Lave noted, in a blog post headlined “the unbearable white-maleness of AAG” that precedes the manifesto, that “AAG is not a reflection of our field, it’s a key site for changing it.”

While Lave provided extensive comments to The College Fix, at least 10 other scholars declined to comment or did not respond to interview requests.

The manifesto concludes by calling its suggestions “a very partial fix.”

“Race and gender are just two of a number of pertinent axes of power and exclusion, including class, sexual orientation, disability, and language,” it states. “… Our hope with this proposal is to jumpstart changes in our collective expectations for session organization that can form the basis of wider challenges to the operation of structural power in Geography, and in academia more broadly.”

AAG Executive Director Doug Richardson, a signer of the manifesto, said the diversification of ideas is of great importance to the organization.

“AAG presidents and governing council members and I are all very committed to and supportive of policies which enhance diversity, inclusion, and equity,” Richardson said in an email to The College Fix.

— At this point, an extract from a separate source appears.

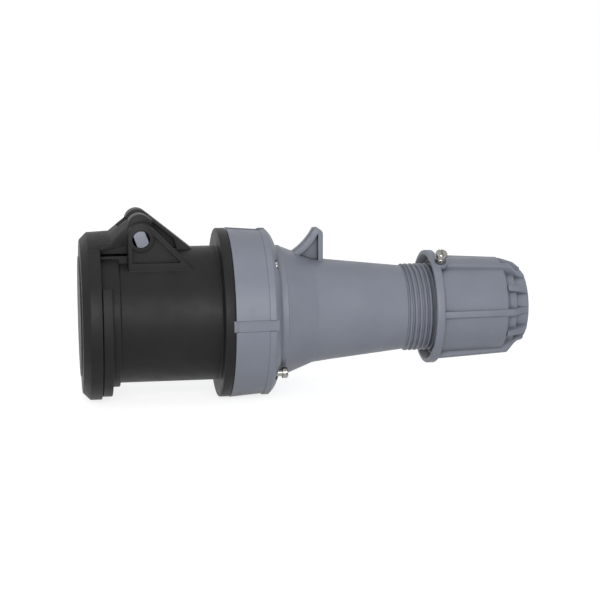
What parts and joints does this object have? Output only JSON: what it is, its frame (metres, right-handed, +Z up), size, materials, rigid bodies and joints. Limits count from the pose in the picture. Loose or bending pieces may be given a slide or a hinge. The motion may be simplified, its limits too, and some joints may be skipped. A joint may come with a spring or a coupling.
{
  "type": "industrial power coupler",
  "caption": "Round pin and sleeve cable socket with a sprung hinged lid, screwed cable housing, hook and ribbed gland nut.",
  "frame": {"origin": "centre of the socket's mouth, on the coupler's axis", "axes": "+X along the axis towards the cable, +Z up through the lid's hinge and the hook, +Y across"},
  "size_m": [0.3206, 0.121, 0.1355],
  "materials": {
    "black_plastic": "satin moulded, black",
    "grey_plastic": "satin moulded, blue-grey",
    "carrier_plastic": "matt moulded, dark grey",
    "rubber": "matt",
    "brass": "bright",
    "steel": "bright zinc or stainless",
    "spring_steel": "bright"
  },
  "bodies": {
    "coupler": {"socket_shell": "black_plastic", "hinge_pin": "grey_plastic", "lid_spring": "spring_steel", "contact_carrier": "carrier_plastic", "terminal_plate": "carrier_plastic", "plate_screws": "steel", "carrier_screws": "steel", "contact_l1": "brass", "contact_l2": "brass", "contact_l3": "brass", "contact_n": "brass", "contact_earth": "brass", "contact_pilot": "brass", "contact_rings": "spring_steel", "terminal_screws": "steel", "threaded_inserts": "brass", "flange_seal": "rubber", "cable_housing": "grey_plastic", "housing_screws": "steel", "gland_bush": "rubber"},
    "lid": {"lid": "black_plastic", "lid_gasket": "rubber"},
    "thrust_ring": {"thrust_ring": "grey_plastic"},
    "gland_nut": {"gland_nut": "grey_plastic", "lock_screw": "steel"}
  },
  "joints": [
    {"name": "lid_hinge", "type": "hinge", "parent": "coupler", "child": "lid", "pos_m": [0.0354, 0, 0.0575], "axis": [0, 1, 0], "range_deg": [0, 95], "stiffness_Nm_per_rad": 0.35, "springref_deg": -34.38, "deforming": ["lid_spring"]},
    {"name": "gland_travel", "type": "slide", "parent": "coupler", "child": "thrust_ring", "axis": [1, 0, 0], "range_m": [-0.0036, 0.0072]},
    {"name": "gland_turn", "type": "hinge", "parent": "thrust_ring", "child": "gland_nut", "pos_m": [0.28, 0, 0], "axis": [1, 0, 0], "range_deg": [-360, 720]}
  ],
  "couplings": [
    {"joint": "gland_travel", "follows": "gland_turn", "m_per_rad": 0.00057296}
  ]
}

Richardson acknowledged the history of male dominance in geography and that there has been a movement to make changes.

“Much more needs to be done to achieve greater participation of all underrepresented groups,” Richardson said. “The association, its presidents and staff, and its governing council have been very active in seeking ways to increase diversity, equity, and inclusiveness throughout the discipline, working together with geography departments and their universities.”